Rather than issuing detailed prescriptions, defense organizations are increasingly inviting industry to propose integrated resilience layers.
That approach is especially relevant as uncrewed systems proliferate. Autonomous platforms, from small drones to maritime vessels, are expected to form a growing portion of future force structures. These systems demand low-cost, lightweight PNT solutions that can operate in jammed environments.
Hybrid architectures, therefore, must scale across vastly different cost and performance envelopes.
Rapid Iteration
Panelists also stressed that the biggest risk may be waiting too long for a perfect solution.

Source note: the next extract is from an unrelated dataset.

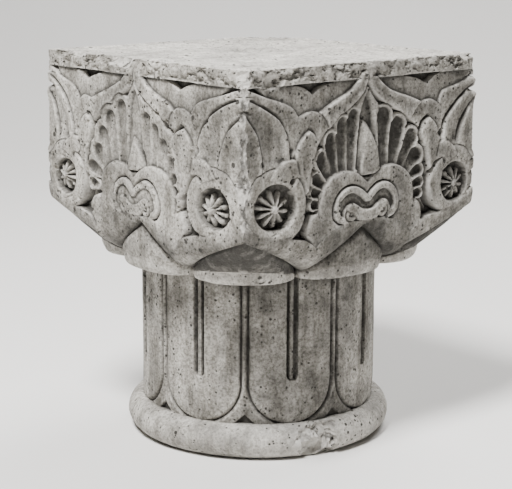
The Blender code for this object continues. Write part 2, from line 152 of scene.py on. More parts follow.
frontFace = {
    "seed": 5,
    "wear": 0.5,
    "patinaAndShade": 0.58,
    "shellRim": (2.9, 2.9),
    "fluteDepth": 5.8,
    "fluteSootAndShade": 0.38,
    "leafRise": 1.0,
    "hollowDepth": 5.6,
    "scrollDepth": 3.2,
    "leaf": ((-130, -118, -100.5, -88, -79, -67, -62.5, -47, 0, 47, 62.5, 67, 79, 88, 96, 108.5, 120, 130),
             (-130, -113.5, -92.5, -82.0, -71.8, -60.6, -56.1, -39, 2.6,
              51, 71.8, 76.3, 85.5, 90.5, 103, 119.5, 132, 142)),
    "blade": ((-130, -118, -110.5, 0, 110.5, 117.5, 125, 130),
              (-130, -115.5, -109.5, 0, 109, 121, 130, 134)),
    "rising": ((-130, -103, -80.4, -67.5, -58, -47, 0, 58, 67.5, 80.4, 103, 130),
               (-130, -100, -76.6, -61.5, -53.2, -43, 3, 63.0, 74.3, 86.5, 106, 130)),
    "heart": ((-130, -65.8, -53.3, -47, -36, 0, 36, 47, 53.3, 65.8, 130),
              (-130, -62, -49.4, -43.8, -33.4, 3.2, 40.4, 52.2, 57, 66.5, 130)),
    "scroll": ((-130, -36, 0, 36, 130), (-130, -34, 3.0, 38.6, 130)),
    "middle": ((-130, 0, 130), (-130, 3.2, 130)),
    "skirt": ((-130, -53.5, 0, 53.5, 130), (-130, -54.4, 0, 52.1, 130)),
    "roundel": ((-131, -117.8, -100.5, -83.2, -70.2, 0, 70.2, 83.2, 100.5, 117.8, 131),
                (-130, -115.8, -96.2, -75.4, -65.0, 3, 75.0, 89.4, 105.8, 122.2, 131)),
    "roundelZ": (220.4, 219.4),
    "opening": (17.6, 16.4),
    "rosetteShift": (0.2, -1.4, 1.5, -1.6),
    "flutes": (
        (((21.6, 281.5), (22.5, 243.0), 7.6), ((37.4, 272.5), (33.0, 242.0), 7.9),
         ((53.4, 261.0), (42.5, 239.5), 7.5),
         ((60.2, 246.0), (49.0, 234.5), 6.9), ((63.6, 233.6), (54.0, 229.6), 4.9),
         ((64.6, 223.6), (55.5, 221.0), 4.3),
         ((64.0, 214.4), (56.0, 213.2), 4.1)),
        (((-11.6, 283.0), (-14.5, 243.0), 6.5), ((-23.6, 277.5), (-23.8, 243.0), 6.6),
         ((-35.4, 266.5), (-32.8, 240.0), 6.8),
         ((-45.6, 252.0), (-37.5, 238.0), 6.7), ((-51.2, 237.5), (-43.5, 231.5), 5.2),
         ((-53.2, 227.0), (-46.5, 224.5), 4.4),
         ((-53.2, 217.0), (-47.5, 216.0), 4.2)),
    ),
}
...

Lincoln warned that defense procurement often aims to buy systems guaranteed to work for 10–15 years against every future threat, a goal he said is unrealistic in the rapidly evolving electromagnetic environment.
“It’s much better to just do something and to learn from it, and then do something else next year,” Lincoln said.

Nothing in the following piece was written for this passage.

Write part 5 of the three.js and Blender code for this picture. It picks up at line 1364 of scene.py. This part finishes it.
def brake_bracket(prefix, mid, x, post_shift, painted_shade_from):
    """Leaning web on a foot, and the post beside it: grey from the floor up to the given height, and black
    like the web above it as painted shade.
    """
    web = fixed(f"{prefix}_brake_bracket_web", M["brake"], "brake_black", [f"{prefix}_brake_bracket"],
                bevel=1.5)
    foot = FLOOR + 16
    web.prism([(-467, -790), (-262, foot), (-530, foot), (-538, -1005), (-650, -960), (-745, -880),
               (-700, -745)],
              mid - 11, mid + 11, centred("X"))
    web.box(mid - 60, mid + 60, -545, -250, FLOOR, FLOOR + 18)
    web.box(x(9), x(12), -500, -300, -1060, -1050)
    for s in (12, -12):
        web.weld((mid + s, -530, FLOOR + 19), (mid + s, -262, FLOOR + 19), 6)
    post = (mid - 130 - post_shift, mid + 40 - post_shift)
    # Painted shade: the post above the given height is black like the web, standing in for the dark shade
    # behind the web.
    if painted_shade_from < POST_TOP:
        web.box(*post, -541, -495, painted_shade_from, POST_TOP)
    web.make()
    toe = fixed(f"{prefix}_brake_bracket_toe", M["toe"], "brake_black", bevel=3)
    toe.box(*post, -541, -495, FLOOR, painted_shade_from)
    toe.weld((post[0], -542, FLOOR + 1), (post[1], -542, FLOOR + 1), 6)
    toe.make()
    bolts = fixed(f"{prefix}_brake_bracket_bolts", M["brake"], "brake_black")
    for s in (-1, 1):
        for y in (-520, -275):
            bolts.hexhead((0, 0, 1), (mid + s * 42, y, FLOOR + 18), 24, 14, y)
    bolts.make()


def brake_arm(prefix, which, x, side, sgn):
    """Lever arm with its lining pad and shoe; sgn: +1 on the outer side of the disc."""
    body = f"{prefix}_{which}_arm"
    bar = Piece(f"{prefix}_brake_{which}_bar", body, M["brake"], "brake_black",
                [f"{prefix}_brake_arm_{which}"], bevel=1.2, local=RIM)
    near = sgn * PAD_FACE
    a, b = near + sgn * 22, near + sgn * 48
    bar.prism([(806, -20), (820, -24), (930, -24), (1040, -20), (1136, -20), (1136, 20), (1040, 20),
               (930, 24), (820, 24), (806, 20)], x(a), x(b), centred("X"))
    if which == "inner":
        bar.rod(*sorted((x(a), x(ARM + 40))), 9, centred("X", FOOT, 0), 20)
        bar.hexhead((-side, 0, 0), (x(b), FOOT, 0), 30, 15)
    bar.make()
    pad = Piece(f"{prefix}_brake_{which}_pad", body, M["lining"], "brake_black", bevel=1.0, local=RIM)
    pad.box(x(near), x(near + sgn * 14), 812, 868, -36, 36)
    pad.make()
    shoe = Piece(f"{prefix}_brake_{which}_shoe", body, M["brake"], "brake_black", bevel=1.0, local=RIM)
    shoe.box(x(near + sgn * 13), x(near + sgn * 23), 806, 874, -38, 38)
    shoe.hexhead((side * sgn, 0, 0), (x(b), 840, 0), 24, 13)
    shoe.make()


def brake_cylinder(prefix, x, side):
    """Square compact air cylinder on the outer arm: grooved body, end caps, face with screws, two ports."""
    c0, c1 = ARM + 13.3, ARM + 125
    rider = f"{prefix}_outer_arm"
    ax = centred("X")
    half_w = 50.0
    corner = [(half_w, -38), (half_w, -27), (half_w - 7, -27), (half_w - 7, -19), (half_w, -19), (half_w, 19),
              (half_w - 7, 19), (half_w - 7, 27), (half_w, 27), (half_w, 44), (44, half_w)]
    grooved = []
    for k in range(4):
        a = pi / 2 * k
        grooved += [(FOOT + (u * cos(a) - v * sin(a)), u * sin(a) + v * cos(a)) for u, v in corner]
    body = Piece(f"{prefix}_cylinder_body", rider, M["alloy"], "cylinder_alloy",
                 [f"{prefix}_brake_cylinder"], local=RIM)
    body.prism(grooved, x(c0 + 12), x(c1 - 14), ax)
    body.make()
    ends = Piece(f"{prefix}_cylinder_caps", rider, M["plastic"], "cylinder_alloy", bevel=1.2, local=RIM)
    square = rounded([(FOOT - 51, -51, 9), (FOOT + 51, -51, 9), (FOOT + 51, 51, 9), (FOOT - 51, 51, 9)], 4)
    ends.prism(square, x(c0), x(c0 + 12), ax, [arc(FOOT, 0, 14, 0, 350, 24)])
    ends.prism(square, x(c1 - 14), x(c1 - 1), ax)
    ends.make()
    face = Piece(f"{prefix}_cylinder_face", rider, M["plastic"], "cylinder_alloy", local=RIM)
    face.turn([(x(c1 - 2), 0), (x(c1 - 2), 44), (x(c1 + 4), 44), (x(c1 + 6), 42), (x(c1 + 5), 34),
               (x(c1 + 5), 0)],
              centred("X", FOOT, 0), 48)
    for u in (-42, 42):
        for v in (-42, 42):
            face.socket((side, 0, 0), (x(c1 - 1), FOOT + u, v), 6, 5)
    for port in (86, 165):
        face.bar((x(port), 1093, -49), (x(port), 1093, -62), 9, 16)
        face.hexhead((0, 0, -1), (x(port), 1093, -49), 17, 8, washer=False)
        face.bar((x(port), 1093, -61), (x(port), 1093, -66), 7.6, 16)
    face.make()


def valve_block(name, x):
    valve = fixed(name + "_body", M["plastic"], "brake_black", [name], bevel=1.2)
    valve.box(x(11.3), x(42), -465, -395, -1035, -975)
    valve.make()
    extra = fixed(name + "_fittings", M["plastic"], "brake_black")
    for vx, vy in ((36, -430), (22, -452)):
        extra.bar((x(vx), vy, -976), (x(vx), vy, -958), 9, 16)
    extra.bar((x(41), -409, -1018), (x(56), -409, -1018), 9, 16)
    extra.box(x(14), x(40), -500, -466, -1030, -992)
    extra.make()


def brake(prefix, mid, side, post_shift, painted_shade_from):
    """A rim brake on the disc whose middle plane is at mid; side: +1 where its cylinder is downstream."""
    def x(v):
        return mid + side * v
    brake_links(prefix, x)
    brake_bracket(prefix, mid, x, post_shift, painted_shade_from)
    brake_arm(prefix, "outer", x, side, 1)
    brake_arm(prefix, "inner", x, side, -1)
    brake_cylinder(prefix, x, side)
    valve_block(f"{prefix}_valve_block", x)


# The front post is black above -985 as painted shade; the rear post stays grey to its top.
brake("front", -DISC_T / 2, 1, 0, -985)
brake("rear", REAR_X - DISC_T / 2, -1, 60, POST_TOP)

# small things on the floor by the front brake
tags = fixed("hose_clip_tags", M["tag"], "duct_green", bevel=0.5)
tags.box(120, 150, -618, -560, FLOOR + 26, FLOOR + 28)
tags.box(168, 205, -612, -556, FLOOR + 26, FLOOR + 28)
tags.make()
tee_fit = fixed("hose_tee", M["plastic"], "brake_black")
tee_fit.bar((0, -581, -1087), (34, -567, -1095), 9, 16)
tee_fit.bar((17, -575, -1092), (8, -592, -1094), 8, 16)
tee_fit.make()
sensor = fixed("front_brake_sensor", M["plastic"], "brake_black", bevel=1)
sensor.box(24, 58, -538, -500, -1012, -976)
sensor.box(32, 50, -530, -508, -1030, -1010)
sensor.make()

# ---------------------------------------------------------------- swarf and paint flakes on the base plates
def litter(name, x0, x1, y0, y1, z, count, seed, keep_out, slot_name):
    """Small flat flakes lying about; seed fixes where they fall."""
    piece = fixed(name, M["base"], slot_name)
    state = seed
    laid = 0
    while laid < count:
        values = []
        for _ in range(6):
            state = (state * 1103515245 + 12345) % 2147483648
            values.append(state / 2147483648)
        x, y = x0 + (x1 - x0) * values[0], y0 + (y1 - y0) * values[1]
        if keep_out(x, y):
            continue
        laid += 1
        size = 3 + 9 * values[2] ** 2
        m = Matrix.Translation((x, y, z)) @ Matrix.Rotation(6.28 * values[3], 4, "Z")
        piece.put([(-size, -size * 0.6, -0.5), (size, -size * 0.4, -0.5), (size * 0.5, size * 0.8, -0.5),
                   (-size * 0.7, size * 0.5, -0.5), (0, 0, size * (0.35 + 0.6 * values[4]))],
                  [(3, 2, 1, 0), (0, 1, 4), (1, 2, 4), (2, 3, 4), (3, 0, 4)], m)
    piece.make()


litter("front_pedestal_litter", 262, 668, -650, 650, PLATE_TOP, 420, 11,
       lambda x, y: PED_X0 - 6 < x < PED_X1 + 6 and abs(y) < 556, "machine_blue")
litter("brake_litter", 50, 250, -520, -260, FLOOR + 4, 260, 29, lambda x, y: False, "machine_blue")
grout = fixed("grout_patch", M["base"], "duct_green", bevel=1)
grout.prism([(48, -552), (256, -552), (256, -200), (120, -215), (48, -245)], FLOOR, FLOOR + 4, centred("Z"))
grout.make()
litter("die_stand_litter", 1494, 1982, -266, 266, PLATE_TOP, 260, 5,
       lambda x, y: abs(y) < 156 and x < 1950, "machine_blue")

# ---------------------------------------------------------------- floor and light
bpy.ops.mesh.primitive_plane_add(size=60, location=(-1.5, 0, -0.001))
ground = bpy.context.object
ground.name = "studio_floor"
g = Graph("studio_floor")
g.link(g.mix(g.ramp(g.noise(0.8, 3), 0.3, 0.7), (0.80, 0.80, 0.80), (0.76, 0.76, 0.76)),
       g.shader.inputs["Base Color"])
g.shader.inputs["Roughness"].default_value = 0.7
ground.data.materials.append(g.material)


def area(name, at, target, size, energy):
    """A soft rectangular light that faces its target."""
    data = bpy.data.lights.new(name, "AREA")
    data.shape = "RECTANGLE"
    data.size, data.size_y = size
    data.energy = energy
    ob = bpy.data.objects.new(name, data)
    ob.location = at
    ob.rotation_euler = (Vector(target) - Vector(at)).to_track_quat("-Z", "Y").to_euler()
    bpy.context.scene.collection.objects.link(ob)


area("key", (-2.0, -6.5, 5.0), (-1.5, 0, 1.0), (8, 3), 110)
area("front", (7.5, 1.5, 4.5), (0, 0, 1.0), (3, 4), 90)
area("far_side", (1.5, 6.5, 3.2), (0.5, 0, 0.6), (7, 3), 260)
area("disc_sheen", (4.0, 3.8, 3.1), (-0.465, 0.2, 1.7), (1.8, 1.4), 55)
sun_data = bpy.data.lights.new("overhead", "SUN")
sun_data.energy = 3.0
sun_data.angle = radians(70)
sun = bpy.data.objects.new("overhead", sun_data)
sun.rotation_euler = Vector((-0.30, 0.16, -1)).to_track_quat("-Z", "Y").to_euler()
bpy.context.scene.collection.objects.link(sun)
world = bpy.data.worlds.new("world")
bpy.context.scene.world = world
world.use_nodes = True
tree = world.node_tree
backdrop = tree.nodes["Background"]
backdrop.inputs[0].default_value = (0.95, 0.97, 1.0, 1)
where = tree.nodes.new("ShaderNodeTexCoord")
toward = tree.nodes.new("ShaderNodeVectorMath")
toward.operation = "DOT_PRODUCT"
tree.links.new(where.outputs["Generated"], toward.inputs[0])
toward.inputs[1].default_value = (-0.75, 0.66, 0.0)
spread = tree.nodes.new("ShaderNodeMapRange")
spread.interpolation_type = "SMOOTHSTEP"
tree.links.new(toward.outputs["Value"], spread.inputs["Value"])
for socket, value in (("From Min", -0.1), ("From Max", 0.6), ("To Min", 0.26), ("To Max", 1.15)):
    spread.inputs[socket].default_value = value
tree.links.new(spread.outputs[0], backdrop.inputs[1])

O’Connor echoed that point, noting that adopting new PNT capabilities today does not prevent organizations from integrating better technologies later.
“Implementing solutions now does not preclude adding additional solutions later,” he said. “There’s no reason not to start now with solutions that are available today.”
Panelists concluded that the next phase will likely involve deeper integration of commercial constellations, software‑defined receivers, and artificial‑intelligence‑driven fusion engines that can automatically select the most reliable timing and positioning signals in real time.
They suggested future PNT architectures may resemble a data network rather than a single navigation system, with platforms switching among satellite, terrestrial, and opportunistic signals as conditions change. If that model takes hold, hybrid PNT could become a flexible infrastructure layer supporting autonomous platforms and resilient communications in contested environments.